Parallèlement, le parc des appareils d’IRM devra être développé pour que la substitution au scanner puisse être effective dans les indications spécifiques.
Toutes ces évolutions accroissent le besoin de physiciens médicaux en raison de leur rôle essentiel dans l’optimisation des techniques et l’assurance de la qualité mais aussi dans le
développement de la culture de radioprotection. Depuis plusieurs années, l’ASN souligne que leur nombre et leur place sont à renforcer, y compris en imagerie médicale où des besoins importants
sont à couvrir. La profession de physicien médical doit être reconnue, ce qui nécessite au plan réglementaire une clarification de ses responsabilités en matière de radioprotection et de sécurité
des soins.
Pour ce qui concerne les expositions à la radioactivité naturelle, le radon induit un risque de cancer du poumon après inhalation chronique.

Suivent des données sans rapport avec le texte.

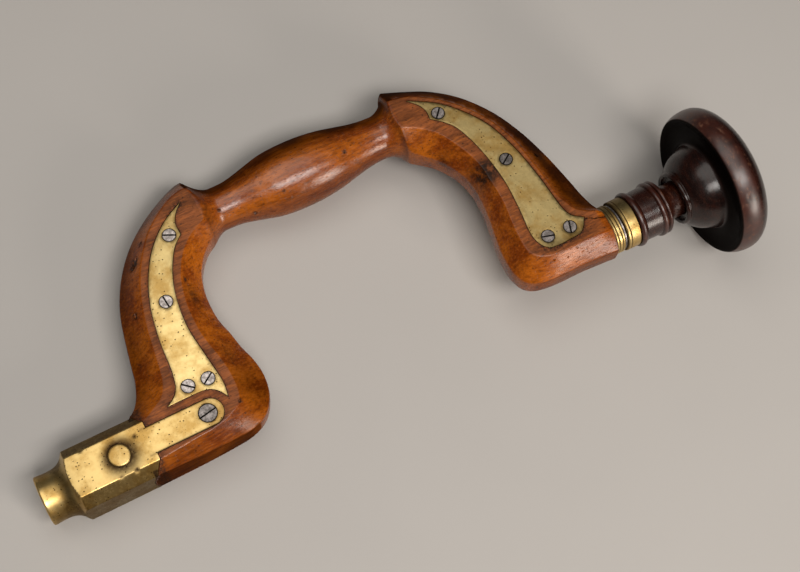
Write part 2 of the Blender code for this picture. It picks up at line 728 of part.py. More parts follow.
def build_nut(parts, cutters, root, steel):
    """The hexagonal nut at the end of the spindle."""
    nut = cylinder("spindle_nut", parts, root, (341.3, 0, 0), 7.5, 5.0, "x", 6)
    nut.data.materials.append(steel)
    boolean(nut, cylinder("nut_bore", cutters, root, (341.3, 0, 0), SPINDLE_RADIUS + GAP, 8.0, "x", 24))


def resting_normal():
    """The upward normal of the bench, from the three points of the brace that touch it."""
    chuck = Vector((15.3, FACET_HALF, -HALF_THICKNESS))
    collar = Vector((110.3, 99.6, -HALF_THICKNESS))
    up = Vector((0.0, 0.0, 1.0))
    for _ in range(8):
        low = Vector((0.0, up.y, up.z)).normalized() * -HEAD_RIM_RADIUS
        rim = Vector((HEAD_RIM_X, low.y, low.z))
        up = geometry.normal((chuck, rim, collar))
        if up.z < 0:
            up = -up
    return up


def lay_down(root):
    """Rests the brace on the bench and centres its box on the origin."""
    up = resting_normal()
    along = (Vector((1, 0, 0)) - up * up.x).normalized()
    aside = up.cross(along)
    turn = Matrix((along, aside, up)).to_4x4()
    root.matrix_basis = turn
    bpy.context.view_layer.update()
    graph = bpy.context.evaluated_depsgraph_get()
    corners = []
    for obj in bpy.data.collections["brace"].objects:
        if obj.type == "EMPTY":
            continue
        mesh = obj.evaluated_get(graph).to_mesh()
        corners += [obj.matrix_world @ vertex.co for vertex in mesh.vertices]
        obj.evaluated_get(graph).to_mesh_clear()
    low = Vector(min(p[axis] for p in corners) for axis in range(3))
    high = Vector(max(p[axis] for p in corners) for axis in range(3))
    middle = (low + high) / 2
    root.matrix_basis = Matrix.Translation((-middle.x, -middle.y, -low.z)) @ turn


def main():
    for obj in list(bpy.data.objects):
        bpy.data.objects.remove(obj)
    parts = bpy.data.collections.new("brace")
    cutters = bpy.data.collections.new("cutters")
    bpy.context.scene.collection.children.link(parts)
    bpy.context.scene.collection.children.link(cutters)
    cutters.hide_render = True
    root = bpy.data.objects.new("brace_frame", None)
    parts.objects.link(root)
    beech = material("beech", (0.42, 0.17, 0.05), 0.0, 0.35)
    brass = material("brass", (0.72, 0.53, 0.24), 1.0, 0.3)
    steel = material("steel", (0.42, 0.42, 0.43), 1.0, 0.38)
    rosewood = material("rosewood", (0.06, 0.02, 0.012), 0.0, 0.28)
    stock = build_stock(parts, cutters, root, beech)
    chuck = build_chuck(parts, cutters, root, brass)
    build_plates(stock, parts, cutters, root, brass)
    build_screws(stock, chuck, parts, cutters, root, steel)
    build_latch(parts, cutters, root, brass, steel)
    build_head(parts, cutters, root, brass, steel, rosewood)
    for obj in cutters.objects:
        obj.hide_render = True
        obj.display_type = "WIRE"
    lay_down(root)


if __name__ == "__main__":
    main()
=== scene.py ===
"""Looks for a plated carpenter's brace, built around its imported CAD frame.

The brace has a chamfered beech stock with a turned grip, a brass chuck with a push button and two
tangs, four inlaid brass plates, brass ferrules and a rosewood head that turns on a steel spindle.

Shapes are worked out in the brace's own millimetres: x runs along the spindle from the mouth of
the chuck to the head, y from the spindle to the grip and z out of the front face. `Bench` turns
them into the metres of the frame.
"""

import json
import logging
import math
from collections.abc import Mapping, Sequence
from dataclasses import dataclass, field
from enum import Enum
from typing import Any

import bmesh
import bpy
import numpy as np
from mathutils import Matrix, Vector
from mathutils.geometry import delaunay_2d_cdt


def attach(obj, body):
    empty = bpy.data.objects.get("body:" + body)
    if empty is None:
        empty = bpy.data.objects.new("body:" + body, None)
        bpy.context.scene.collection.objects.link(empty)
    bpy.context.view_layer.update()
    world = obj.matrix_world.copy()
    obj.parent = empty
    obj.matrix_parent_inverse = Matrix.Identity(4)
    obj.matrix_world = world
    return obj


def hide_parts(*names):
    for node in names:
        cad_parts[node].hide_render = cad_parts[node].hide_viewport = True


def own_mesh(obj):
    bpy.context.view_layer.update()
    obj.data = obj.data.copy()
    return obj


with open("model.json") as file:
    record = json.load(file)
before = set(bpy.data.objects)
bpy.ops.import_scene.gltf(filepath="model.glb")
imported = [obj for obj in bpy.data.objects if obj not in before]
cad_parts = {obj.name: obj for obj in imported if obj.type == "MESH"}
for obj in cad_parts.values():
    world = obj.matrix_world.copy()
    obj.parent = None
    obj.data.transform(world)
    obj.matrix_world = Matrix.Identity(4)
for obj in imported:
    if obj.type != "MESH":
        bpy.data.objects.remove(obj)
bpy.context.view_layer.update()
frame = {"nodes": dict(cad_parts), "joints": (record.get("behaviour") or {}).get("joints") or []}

LOG = logging.getLogger("brace")
Socket = bpy.types.NodeSocket
Spacing = float | Sequence[float]
Rows = Sequence[Sequence[float]]
Runs = Sequence[Sequence[tuple[float, float]]]
MM = 0.001
SMOOTH_UNDER = math.radians(32)

# Heights of the faces, and the brass let into them.
HALF_THICKNESS = 14.13
NECK_HALF_THICKNESS = 12.4
PLATE_THICK = 2.0
TANG_THICK = 2.6
GAP = 0.3

# The turned grip lies parallel to the spindle, between the webs.
GRIP_OFFSET = 89.4
GRIP_START = 113.8
GRIP_END = 215.2
STOCK_END = 277.2
HEAD_X = 338.0
BRACE_MIDDLE = (165.0, 30.0, 0.0)

# The chuck, its curved shoulder and its tangs.
SHOULDER_CENTRE = 65.0
SHOULDER_RADIUS = 20.0
SHOULDER_END = 51.05
TANG_HALF = 6.07
TANG_ROUND_X = 78.1
TANG_SCREW_X = 77.2
BUTTON_X = 36.4
BUTTON_RADIUS = 4.95
PIVOT_X = 29.0
PIVOT_Z = 8.2

SCREW_HEAD = 6.1
SCREW_LENGTH = 9.0
TANG_SCREW_HEAD = 8.2
TANG_SCREW_LENGTH = 11.0
SPINDLE_RADIUS = 4.0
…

L’ASN participe à la mise en œuvre du plan national
d’actions 2011-2015 structuré autour de cinq grands axes, notamment la réduction de l’exposition dans l’habitat.
Enfin le phénomène de radiosensibilité individuelle, bien connu des radiothérapeutes et lié à des anomalies génétiques de la signalisation et de la réparation des lésions de l’ADN, pourrait
également se manifester à des doses plus faibles ; il concernerait environ 10 % de la population dont la sensibilité aux doses reçues serait multipliée par un facteur pouvant aller jusqu’à 5.
Gestion pérenne des déchets : débattre pour décider
Dans le domaine du contrôle de la gestion des déchets radioactifs, l’ASN, conjointement avec la Direction générale de l’énergie et du climat (DGEC) dans le cadre d’un groupe de travail
pluraliste, a établi le Plan national de gestion des matières et des déchets radioactifs (PNGMDR) pour la période 2013-2015, qui a été transmis au Parlement en décembre 2012. Le PNGMDR est un
élément essentiel de la gestion des déchets, puisqu’il vise à s’assurer de l’existence de filières de gestion sûres pour chaque catégorie de matières et de déchets radioactifs, à identifier les
besoins prévisibles d’installations d’entreposage et de stockage et à définir l’ensemble des actions à mener pour que ces besoins soient satisfaits le plus rapidement possible.
L’ASN souligne à cet égard l’importance du débat public relatif au projet de stockage en couche géologique profonde des déchets de haute ou de moyenne activité à vie longue programmé en 2013.
Cette échéance est une étape indispensable pour la mise en place d’une solution pérenne de gestion, dans le respect des objectifs de sûreté et du calendrier de la loi du 28 juin 2006 de programme
relative à la gestion durable des matières et déchets radioactifs.
Parallèlement, l’ASN continuera de travailler avec les Autorités de sûreté étrangères sur la sûreté d’un tel stockage, notamment pour les questions relatives à la réversibilité.